EM TEMPOS DE UFANISMO

Em tempos de ufanismo, não podemos culpar os brasileiros. Toda a nossa mídia foi contaminada pelas cores e fogos de artifícios do Maracanã. Nas manchetes, como por encanto, o Brasil real deixou de existir.

O Brasil real está distante deste que apresentou o “delírio prateado” de Gisele Bündchen para o mundo. Como se Gisele precisasse ser apresentada! Nem o rebolado da cantora Annita era necessário. Fiquei pasmo ao saber que um dos assuntos mais discutidos depois, foi os vestidos das duas.

Mais do que desfilar e rebolar no Maracanã, eu gostaria que Gisele e Annita dessem seu grito contra a violência a que as mulheres estão expostas. Ela vem crescendo num ritmo assustador. O mesmo serve para a mídia, que só noticia a violência quando se trata de mulheres famosas. Fazer essa distinção é também cometer uma violência.
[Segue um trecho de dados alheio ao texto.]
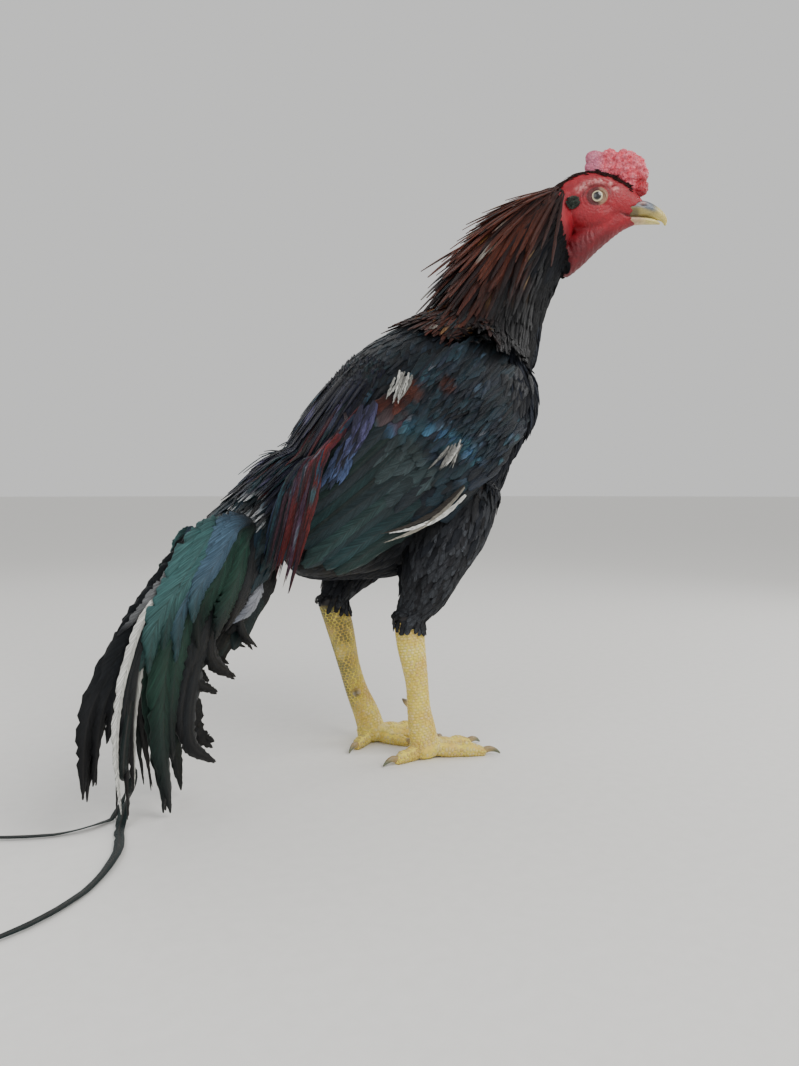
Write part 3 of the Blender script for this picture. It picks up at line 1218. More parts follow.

Poucos estão sabendo que a lei Maria da Penha completou uma década neste mês. Uma minoria da mídia divulgou. Concordo! Não se tem nada a comemorar. Infelizmente a lei está longe de ganhar uma medalha de ouro, mas lembrar sempre é bom. Quase não é perceptível mas existe um manto machista no qual a mídia costuma se esconder.

Isto é um fato profundamente lamentável, mas não é o único. O que a mídia divulga deveria fazer a sociedade refletir. Principalmente porque deixamos a violência contra as mulheres se incorporar ao nosso cotidiano, como acontecimentos normais.

Ainda antes do ufanismo tomar conta do país, uma reportagem do jornal A Folha de São Paulo, mostrava que uma mulher é morta a cada duas horas no Brasil. Os assassinos são maridos, ex-maridos, companheiros, ex-companheiros, ou coisa parecida. Isto é uma tragédia humana transformada em estatísticas.

No domingo que passou, no ápice do ufanismo, o jornal O Estado de São Paulo também estampou uma reportagem de violência contra as mulheres. Qualquer homem que lesse, deveria sentir-se envergonhado. O que é impossível, já que a sociedade dissemina o machismo através de lavagens cerebrais que começam nas famílias.

Nas delegacias geralmente a palavra das mulheres agredidas é colocada em dúvida. Policiais, advogados, promotores e juízes têm a tendência de não acreditarem nelas. Negam-se a registar boletins de ocorrências, sob a alegação de que estão prejudicando o seu companheiro.

Uma medida protetiva, que já é um modo ineficaz de protegê-las, pode demorar até quatro meses para ser dada. A conclusão é triste. Enquanto as Olimpíadas causam tempos de ufanismo passageiro por espetáculos e medalhas, o ufanismo dos “machos” pela violência parece ser intocável e eterno.